Basically, the charity will use the technology to track marketing campaigns for sponsorships and donations, provide a robust reporting tool set and employ fundraising management to handle donations and in-kind gifts.

"Aptify's out-of-the-box standard processes supported 70 percent of our unique needs," says Barry Sanders, CI's IT director who seems to have found a rewarding career after football (rimshot). Additionally, CI has fulfilled the rest of their requirements by using Aptify's flexible configuration tools.

Future plans for Children International include incorporation of the Aptify e-Business suite into the children.org website to enhance its online capabilities for its current sponsors and contributors.

Aptify, headquartered in Washington, D.C. has been recognized twice by the Inc 500 as one of the fastest-growing privately held companies headquartered in the United States.

Stop the presses, CRM systems starting to deliver real benefits at last.

The proportion of companies who describe their CRM applications as "very successful" has more than doubled in the past 12 months, according to the latest survey from the British consultancy PMP Research. Their positive experiences are encouraging other organizations to review their implementations in the hopes of achieving additional benefits. The research has been commissioned by the Evaluation Centre.

"For the past two years, PMP's annual survey on CRM has found only a very small number of satisfied customers (4%)," PMP officials say. First Coffee presumes this means that only four percent of CRM customers were satisfied with their CRM systems, not with PMP's survey. Where have all the copy editors gone? Long time passing.

But this year, the proportion who state that their CRM applications have been "very successful" in delivering all the benefits anticipated has leapt up to 14%. Release the doves, Krug all around.

A further 39% label their CRM efforts as "successful" and say that the business has seen some, if not all, the benefits expected. "Put together," PMP officials point out, "this means that half of this year's sample (53%) reckons to be seeing real improvements as a result of implementing CRM applications."

It's a general rule of thumb that about half of CRM implementations fail.

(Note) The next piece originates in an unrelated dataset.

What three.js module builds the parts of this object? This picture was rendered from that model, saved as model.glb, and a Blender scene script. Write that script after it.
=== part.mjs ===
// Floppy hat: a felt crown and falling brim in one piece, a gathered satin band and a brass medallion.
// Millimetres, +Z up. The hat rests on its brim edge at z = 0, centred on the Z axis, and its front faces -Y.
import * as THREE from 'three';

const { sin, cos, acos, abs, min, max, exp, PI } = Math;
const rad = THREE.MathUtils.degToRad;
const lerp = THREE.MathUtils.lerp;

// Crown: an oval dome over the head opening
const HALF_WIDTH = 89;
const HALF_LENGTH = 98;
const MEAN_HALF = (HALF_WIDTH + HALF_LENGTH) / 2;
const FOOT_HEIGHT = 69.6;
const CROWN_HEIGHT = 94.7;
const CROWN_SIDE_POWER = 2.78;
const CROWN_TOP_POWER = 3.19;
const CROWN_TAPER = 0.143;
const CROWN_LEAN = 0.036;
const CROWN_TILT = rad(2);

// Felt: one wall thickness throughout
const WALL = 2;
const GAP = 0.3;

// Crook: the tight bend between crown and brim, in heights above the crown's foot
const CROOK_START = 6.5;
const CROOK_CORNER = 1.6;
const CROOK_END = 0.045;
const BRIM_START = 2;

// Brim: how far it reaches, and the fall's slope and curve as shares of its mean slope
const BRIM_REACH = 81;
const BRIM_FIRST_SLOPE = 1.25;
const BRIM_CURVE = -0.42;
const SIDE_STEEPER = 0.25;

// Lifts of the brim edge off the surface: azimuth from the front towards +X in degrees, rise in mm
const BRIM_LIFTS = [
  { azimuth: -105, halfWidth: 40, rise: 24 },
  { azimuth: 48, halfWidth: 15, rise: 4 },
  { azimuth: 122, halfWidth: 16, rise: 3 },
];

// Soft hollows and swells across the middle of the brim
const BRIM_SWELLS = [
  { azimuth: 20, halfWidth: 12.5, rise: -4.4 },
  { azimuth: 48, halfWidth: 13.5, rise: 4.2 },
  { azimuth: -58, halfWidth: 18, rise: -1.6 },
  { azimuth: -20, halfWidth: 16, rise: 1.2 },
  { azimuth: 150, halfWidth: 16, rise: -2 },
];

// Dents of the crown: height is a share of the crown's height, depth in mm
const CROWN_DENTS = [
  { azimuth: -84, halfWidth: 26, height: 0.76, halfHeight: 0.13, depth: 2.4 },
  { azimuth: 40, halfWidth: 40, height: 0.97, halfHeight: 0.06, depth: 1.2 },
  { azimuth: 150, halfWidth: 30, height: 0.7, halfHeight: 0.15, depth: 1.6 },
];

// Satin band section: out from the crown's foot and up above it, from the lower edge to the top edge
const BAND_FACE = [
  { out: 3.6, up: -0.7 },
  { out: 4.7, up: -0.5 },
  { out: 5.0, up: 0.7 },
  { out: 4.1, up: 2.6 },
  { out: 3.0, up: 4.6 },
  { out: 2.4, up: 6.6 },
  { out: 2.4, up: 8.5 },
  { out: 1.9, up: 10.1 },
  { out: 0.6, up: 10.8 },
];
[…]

But companies are nothing if not dogged: Two-thirds (66%) told PMP that they are currently making changes and additions to their implementations in order to get more of the benefits they originally sought, or say they have plans to do so shortly. Just 11% have ruled out further improvements completely. Six have jumped off the window ledge and are unavailable for further comment.

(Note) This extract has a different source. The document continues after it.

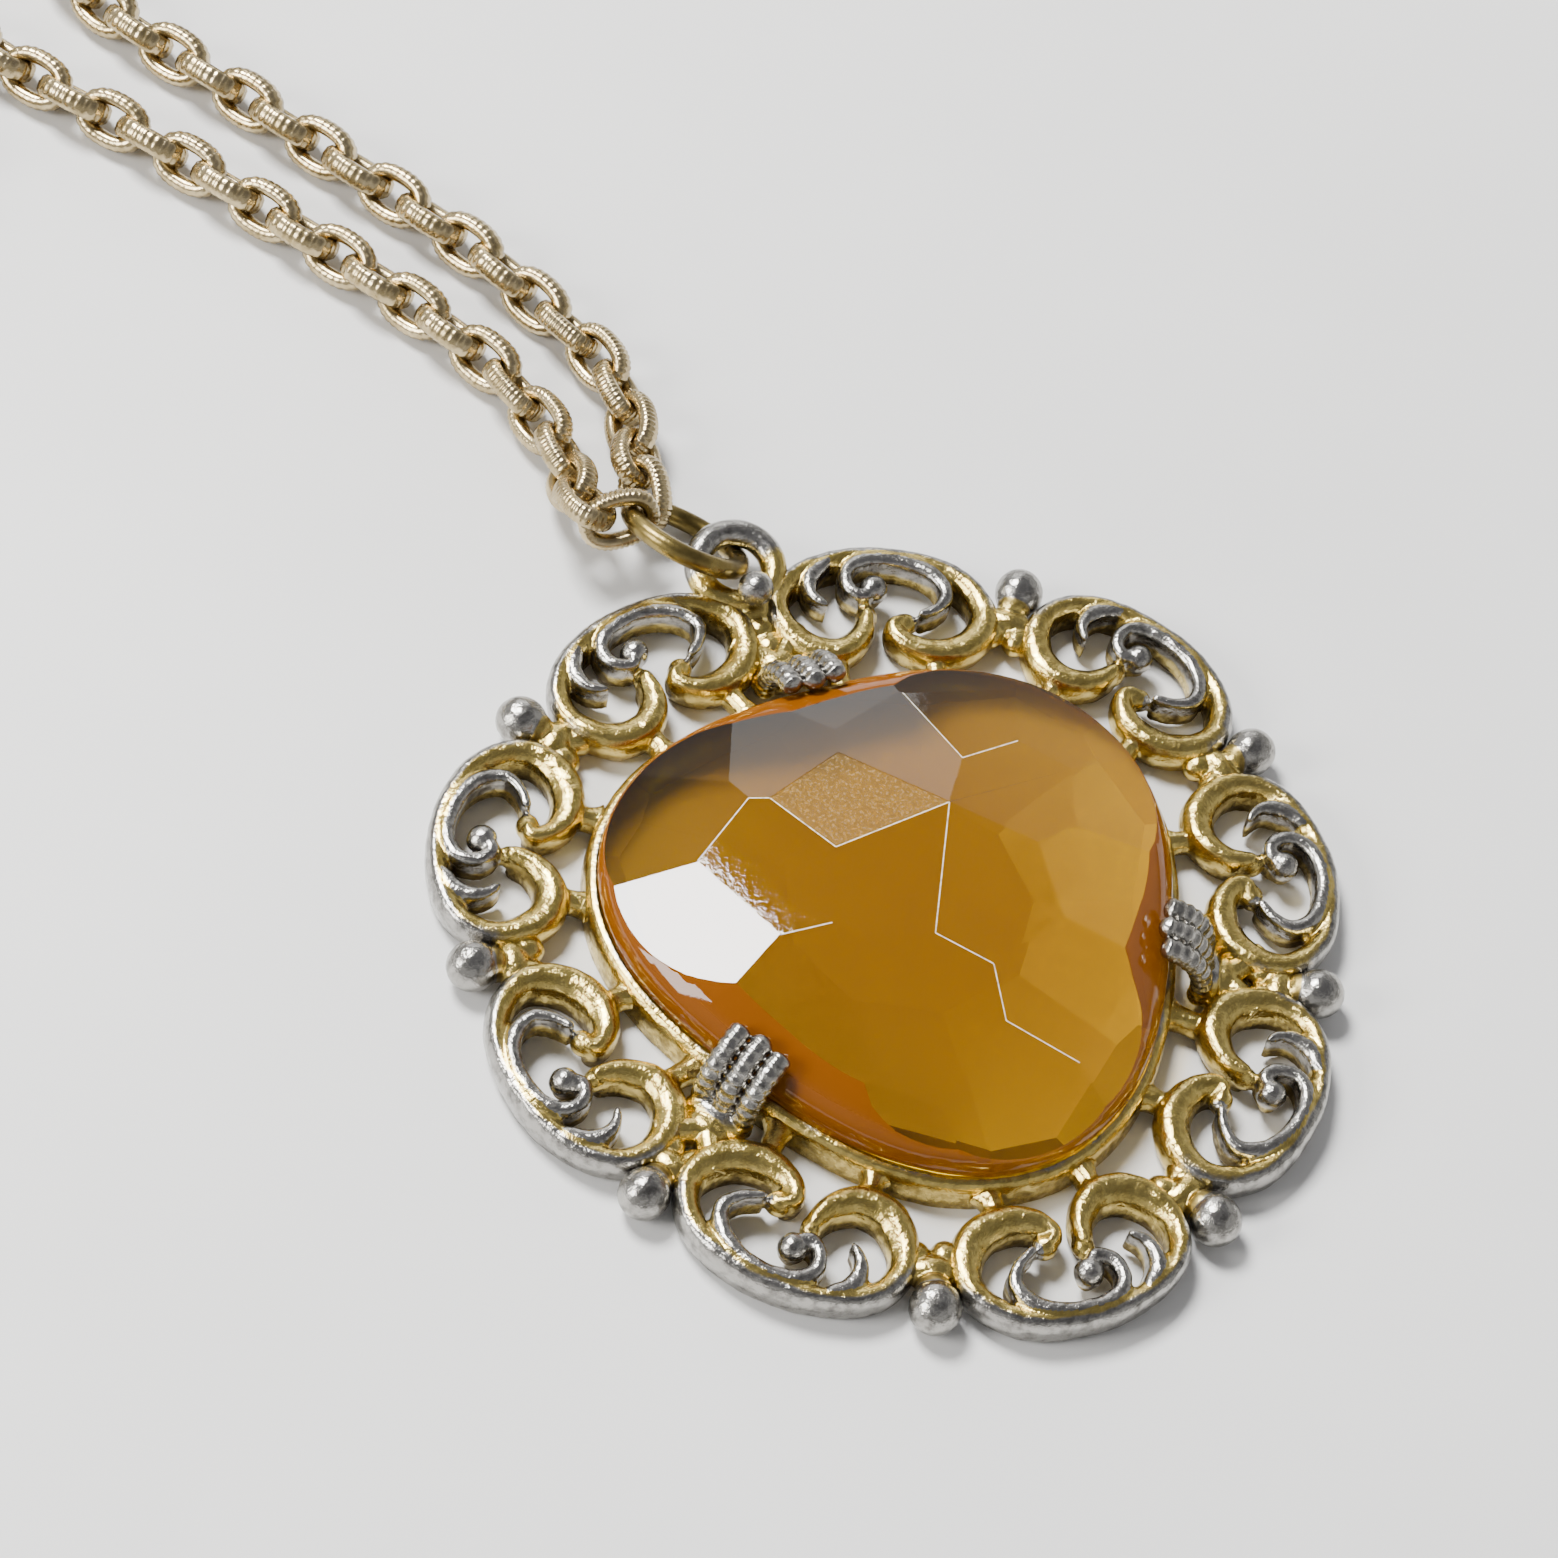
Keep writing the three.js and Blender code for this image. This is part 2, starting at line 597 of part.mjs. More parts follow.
function springRing(end, heading) {
  const side = new THREE.Vector3(-heading.y, heading.x, 0);
  const place = (geometry, distance, height) =>
    put(geometry, heading, side, end.clone().addScaledVector(heading, distance).setZ(height));
  const small = 0.35 + SMALL_RING + SMALL_WIRE;
  add(
    "clasp_jump_ring",
    place(ringOfWire(SMALL_RING, SMALL_WIRE, 6, 16), small, CLASP_HEIGHT),
    bronze,
  );
  const eyeAt = small + SMALL_RING + 0.05;
  const middle = eyeAt + EYE_RING + CLASP_RING + CLASP_TUBE - 0.3;
  const mouth = CLASP_MOUTH / 2;
  const slotEnd = mouth + CLASP_TRAVEL + 0.35;
  const slot = new THREE.Shape();
  slot.absarc(0, 0, CLASP_RING + 1.4, mouth - 0.1, slotEnd, false);
  slot.absarc(0, 0, CLASP_RING + 0.2, slotEnd, mouth - 0.1, true);
  slot.closePath();
  const pipe = arcOfRing(CLASP_RING, CLASP_TUBE, CLASP_BORE, mouth, 2 * Math.PI - mouth, 16);
  const lug = ringOfWire(EYE_RING, EYE_WIRE, 6, 12).rotateX(Math.PI / 2);
  lug.translate(eyeAt - middle, 0, 0);
  const slotted = solid(pipe)
    .subtract(solid(plate(slot, -0.3, 0.3)))
    .add(solid(lug).subtract(solid(arcOfRing(CLASP_RING, CLASP_BORE, 0, 2.6, 3.7, 6))));
  add("clasp_body", place(geometryOf(slotted), middle, CLASP_HEIGHT), gold);
  const tongue = arcOfRing(CLASP_RING, CLASP_TONGUE, 0, -mouth - 0.12, mouth + 0.75, 12);
  const knob = new THREE.CylinderGeometry(0.2, 0.2, 1.3, 8);
  knob.translate(0, CLASP_RING + 0.75, 0);
  const head = new THREE.SphereGeometry(0.42, 8, 6).translate(0, CLASP_RING + 1.45, 0);
  const lever = joined(knob, head).rotateZ(mouth + 0.2 - Math.PI / 2);
  add("clasp_trigger", place(joined(tongue, lever), middle, CLASP_HEIGHT), gold);
}

function catchRing(end, heading) {
  const ring = ringOfWire(CATCH_RING, CATCH_WIRE, 6, 18);
  const place = end.clone().addScaledVector(heading, 0.35 + CATCH_RING + CATCH_WIRE);
  add("catch_ring", ring.translate(place.x, place.y, CATCH_WIRE + 0.1), bronze);
}

// ---- Assembly ----
rim();
for (let k = 1; k <= SCROLLS; k++) scroll(k);
for (let k = 1; k < SCROLLS; k++) bead(k);
bail();
stone();
["claw_top", "claw_left", "claw_right"].forEach((name, i) => claw(name, TOP + i * 3 * STEP));
jumpRing();
const leftEnd = chain("left");
const rightEnd = chain("right");
springRing(leftEnd.end, leftEnd.heading);
catchRing(rightEnd.end, rightEnd.heading);

// The origin is on the table, under the middle of the box round the pendant and its hinged links.
const loose = /chain|clasp|catch/;
const box = new THREE.Box3();
for (const mesh of necklace.children) {
  if (!loose.test(mesh.name)) box.expandByObject(mesh);
}
necklace.position.set(-(box.min.x + box.max.x) / 2, -(box.min.y + box.max.y) / 2, -box.min.z);

export default necklace;
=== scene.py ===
# %% [markdown]
# # A pendant necklace
# A large faceted amber stone sits in an openwork frame of nine cast scrolls. A bail and a jump ring hang it on
# a cable chain. The necklace lies on a table with its clasp undone. Each piece below is made in millimetres
# round the middle of the pendant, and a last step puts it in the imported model's frame, in metres.

import math

import bmesh
import bpy
import numpy as np
from mathutils import Matrix, Vector, noise
from mathutils.bvhtree import BVHTree


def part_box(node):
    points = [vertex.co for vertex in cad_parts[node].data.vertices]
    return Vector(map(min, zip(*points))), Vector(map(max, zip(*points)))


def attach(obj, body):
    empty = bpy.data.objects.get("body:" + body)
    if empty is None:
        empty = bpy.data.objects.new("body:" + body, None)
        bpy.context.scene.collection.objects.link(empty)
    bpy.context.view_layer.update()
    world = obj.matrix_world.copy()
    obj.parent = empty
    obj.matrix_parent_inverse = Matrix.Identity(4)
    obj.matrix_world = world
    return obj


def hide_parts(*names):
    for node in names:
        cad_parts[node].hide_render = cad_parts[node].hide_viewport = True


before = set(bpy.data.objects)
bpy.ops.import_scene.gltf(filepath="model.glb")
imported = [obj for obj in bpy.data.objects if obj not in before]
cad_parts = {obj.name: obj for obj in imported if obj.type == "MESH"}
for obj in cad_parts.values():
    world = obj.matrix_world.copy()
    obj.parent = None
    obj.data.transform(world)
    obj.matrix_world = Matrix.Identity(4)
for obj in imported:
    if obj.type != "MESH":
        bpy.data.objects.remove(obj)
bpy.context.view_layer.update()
MM = 0.001
RIM_RADIUS, RIM_WAVE, RIM_WIDTH, RIM_HEIGHT = 16.7, 1.3, 1.0, 2.2
rim_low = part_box("rim")[0]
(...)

Respondents were asked to rate their motivations for adopting CRM technology on a scale of 1 to 5, where 5 for "very important" and 1 is for "couldn't care less." The aggregated results show that the two most common drivers for introducing CRM systems are "desire to improve customer satisfaction levels" at 3.96 and "requirement to improve customer lifetime value," 3.70.

Presumably "desire to get off this stupid committee and kick it over to IT" wasn't an option. But "attracting new customers" came in at the bottom of the list of desirable outcomes, 2.84. The East German judge gave it a 5.

The study also found that "the company website (91%), e-mail (87%) and web forms (64%) are all now common methods of online customer communication," according to PMP officials. Again, the wording leaves us to idly speculate what other forms of "online customer communication" are available, if one does not use the website, e-mail or web forms. The telephone was the unchallenged king of interaction at 96%, and fax came in at 85%.

Maybe expectations for CRM simply aren't all that high anymore. PMP found that the biggest proportion -- 47% -- of companies they surveyed estimate they have invested "less than £250,000" on CRM over the past three years.

Technalign, Inc. has announced they are partnering with InsynQ's Appgen Business Software group to provide Appgen's MyBooks Professional and Custom Suite accounting software products to partners and customers via the Technalign Partner/Distributor distribution network.

Technalign will deliver Appgen applications through their partner network, starting with a single user small business accounting application priced at only $59.00, and an Executive Dashboard reporting module for only $295.00.

The second phase of the partnership will involve interfacing MyBooks Professional with Technalign's HiAtlantis CRM, a product scheduled for release in the first quarter of 2007.

"MyBooks Professional and the other Appgen applications fill a large gap we've experienced with our customers and partners alike -- to get accounting software on the Linux Desktops and Servers," says Technalign CEO Dianne Ursini. "Many companies have been hesitant in the past to move from Windows to Linux in the SOHO and SMB markets, given the inability to run their accounting department software completely on Linux."

HiAtlantis currently "interfaces to accounting software using a spreadsheet file to import to legacy accounting applications," according to company officials.

The Appgen applications will be available with Technalign's Frontier, on the distribution CDs; version XI customers may download the TAFusion MEPIS package of MyBooks.

Hey Tim Henman, nobody expects you to be the next Brit to win Wimbledon any more, we're waiting for Andrew Murray, but certainly you could put up more of a fight than 6-4, 6-0, 6-2? Yeah okay, it's Roger Federer, able to leap tall buildings in a single bound, but even he doesn't routinely win 6-0 sets in majors. It's one thing to lose honorably to a demonstrably better opponent, it's another to roll over and stick your paws in the air in front of the home crowd.